Elizabeth Strout: Bleib bei mir, Aus dem Amerikanischen von Sabine Roth, Luchterhand Literaturverlag, München 2014, 333 Seiten, €19,99, 978-3-630-87445-6

„ Er wusste nicht, was er sagen sollte. Er fühlte sich ausgelaugt von Müdigkeit; wie oft war er in den vergangenen Monaten an dem Autohaus in Hollywell vorbeigefahren und hatte Neid auf die Verkäufer dort verspürt, deren Verantwortung für die Seelen ihrer Mitmenschen so viel weniger unmittelbar oder direkt war.“

Als Reverend in West Annett hat Tyler Caskey viele Aufgaben. Er muss sich um die Menschen kümmern, ihre Sorgen, ihre Freuden, die Gemeinschaft. Als er seinen neuen Posten antrat, schien mit ihm, dem großen, enthusiastischen Mann, ein frischer Wind in die Gemeinde zu wehen. Mit seiner Predigt überzeugt er den Gemeinderat, seine Frau Lauren jedoch, eine stattliche wie eigensinnige Person, findet gerade bei den weiblichen Mitgliedern wenig Zuspruch. Sie legt zu viel Wert auf Äußerliches, geht gern shoppen und beteiligt sich innerhalb der Gemeinde weder am Frauenbund noch am Bibelkreis. Sie malt die Wände im tristen Farmhaus rosa an und kann sich doch nicht an das neue Leben mit einem Pastor, der nicht viel verdient, gewöhnen. Die Menschen in Maine selbst jedoch sind in diesem kühlen Landstrich eher wortkarg und vor allem davon überzeugt, dass das Leben ein Kampf ist. Die „Sommerfrischlerin“ Lauren aus einer gutsituierten Bostoner Familie stammend passt so gar nicht in diese Gegend. Auch die Ehe der Caskeys ist geprägt durch feine Risse, die im Laufe der Zeit immer größer werden. Im Hintergrund der Handlung, die am Ende der 1950er Jahre spielt, schwingt die Angst vor einem Atomkrieg mit.

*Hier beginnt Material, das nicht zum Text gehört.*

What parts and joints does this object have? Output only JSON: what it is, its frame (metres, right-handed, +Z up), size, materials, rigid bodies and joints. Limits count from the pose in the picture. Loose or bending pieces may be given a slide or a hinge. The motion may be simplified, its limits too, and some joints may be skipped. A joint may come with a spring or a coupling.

Tyler jedoch geht in seiner Arbeit auf, fühlt sich Dietrich Bonhoeffer und seinen Idealen nahe und erweitert seinen Horizont. Als zwei Mädchen geboren werden, scheint die Idylle komplett. Doch dann verstirbt Lauren an einem Tumor und verflucht den Gott ihres Mannes. Tyler versinkt in eine tiefe Trauer. Er, der doch durch seine Berufung für andere ein Ohr haben muss, benötigt jetzt selbst Unterstützung und keine Berge von undefinierbarem Essen. Seine zupackende und nicht gerade feinfühige Mutter kümmert sich um die jüngste Tochter Jeannie. Die fünfjährige Katherine, die die Ablehnung ihrer Großmutter genau spürt, bleibt beim Vater. Katherine verschließt sich seit dem Tod der Mutter, sie ist abweisend und stumm. Kein Kind spielt mit ihr und sie sucht keine Nähe zu anderen. Dass Katherine nicht funktioniert ist Gesprächsstoff unter den Leuten, so wie jede Regung des Pastors in der Kleinstadt kein Geheimnis bleibt und die Telefonleitungen glühen, wenn die Gerüchteküche kocht.

Tyler jedoch fühlt sich kaum mehr in der Lage, seine Predigten zu schreiben und seine Verpflichtungen dem Gemeindekirchenrat gegenüber zu erfüllen. Ihn drücken seine Schulden, die ihm seine Frau durch ihre Kaufsucht hinterlassen hat und er will trotz Geldmangel unbedingt seine beiden Mädchen bei sich haben. Einzig in der Gegenwart seiner Haushälterin Connie Hatch fühlt er noch sein eigenes Ich. Aber dann gerät Connie in eine ausgeweglose Lage.

Elizabeth Stroud beschreibt bildlich genau und mit großer Empathie für ihre Figuren das Kleinstadtmilieu mit all seinen nervigen, aber auch warmherzigen Seiten. Stimmig ist ihre Erzählperspektive und die Handlungsführung überzeugt durch sprachliche Qualität. Tyler könnte seinen Posten verlassen, irgendwo neu beginnen. Aber er wäre nicht er, wenn er sich seinen Aufgaben entziehen würde.